山並みの左側の少し高い所が、火山(ひやま)です。吉浦の史跡マップには、「藩の直轄地で、御建山(おたてやま)ともいわれ、官有地である。藩が必要な時だけのろしを上げたという。この山の南端・かれい崎に、<お菊のガンギ>という伝説の岩がある」と記されています。ガンギとは階段のことで、お菊岩にまつわる悲恋物語の名所。かるが浜海水浴場から磯伝いに、お菊のガンギといわれるところに行こうとしたら、海上自衛隊呉造修補給所貯油所の鉄条網が張り巡らされており、近づくことはできませんでした。
左側のうすい山並みは、江田島。吉浦池ノ浦町の高台から眺めてみました。
吉浦湾を形づくる山並みの先端が、標高109.6mの火山(ひやま)です。魚見山とおなじように、のろし台として知られています。標高は、広島県砂防課「土砂災害ポータルひろしま」の地図に、表示されていました。
吉浦の街は、五つの山に囲まれています。すなわち西側から、①火山(ひやま)連山、②つばくろ山、③茶臼山(別名・城山)、④鉢巻山、⑤魚見山。山の頂上から吉浦の市街が見渡せるのは、よしうら五山のなかで、茶臼山と魚見山です。
吉浦八幡神社の参道から見た標高285mの茶臼山。呉市の「地域紹介 吉浦八景」のホームページには、茶臼山について、写真入りで、次のように記してある。
<志蕗山城ともいう。天分24(1555)年,矢野保木城(城主野間隆実)は毛利元就に攻撃され,落城した。茶臼山城主末永弥六左衛門隆道は,志蕗山城を開城。吉浦は小早川隆景の知行地となった。(小早川氏は吉浦の水軍が欲しかったのである。)>
吉浦の町並みを見おろす山容は、どっしりして形いい。左後ろは、烏帽子岩山。

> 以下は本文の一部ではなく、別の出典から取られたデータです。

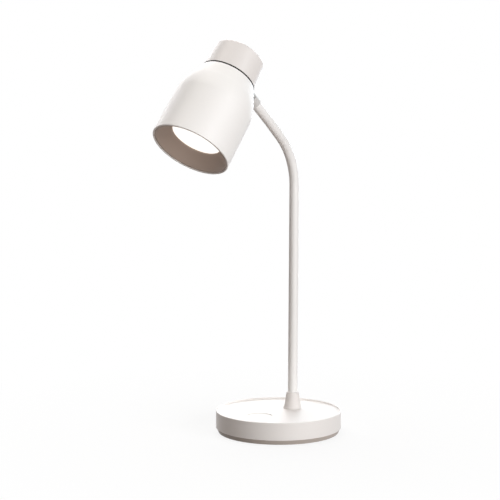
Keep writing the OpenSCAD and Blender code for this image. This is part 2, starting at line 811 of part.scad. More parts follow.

山ふもとにみえる横一直線の高架は、広島市と呉市を結ぶ有料道路の「クレアライン」。
4月の山頂には、山つつじが咲いて、登山の疲れが癒された。アカマツに標高285mと記されていた。
頂上はあちこち岩があるものの、比較的平坦な広場になっているところが2、3カ所ある。
毎年元日には、山のぼりが好きな地元の有志が登頂し、ご来光を拝し、「君が代」を斉唱しつつ、日の丸を掲揚する。
朝もやの茶臼山山頂から、吉浦小学校や、吉浦運動場、吉浦まちづくりセンター、高層マンションなど吉浦の街なみと吉浦湾を一望する地元の人たち。右手前方が火山(ひやま)で、左側に魚見山の裾野が見える。海上保安大学校の先に、大麗女島がぽっかり浮かんでいるように見えた。
平成30年の7月、西日本豪雨で鉢巻山連山の一カ所に、土石流が発生。いまも生々しい爪痕がある。
鉢巻山の頂上にある基本測量の白木と、コンクリートに刻まれている三角点。
山頂には、手書きで標高だの山の名前だのが、松の大木に掲げてあった。
NHKの電波塔が、三角点から100mくらい離れたところに建っている。
倒木が、登山道をふさいでいた。
岩がゴロンと通り道に転がり出ていた。
「保健保安林」という表示板が途中にたててあった。地形図には、「呉市荘山田村」という文字がかろうじて読める。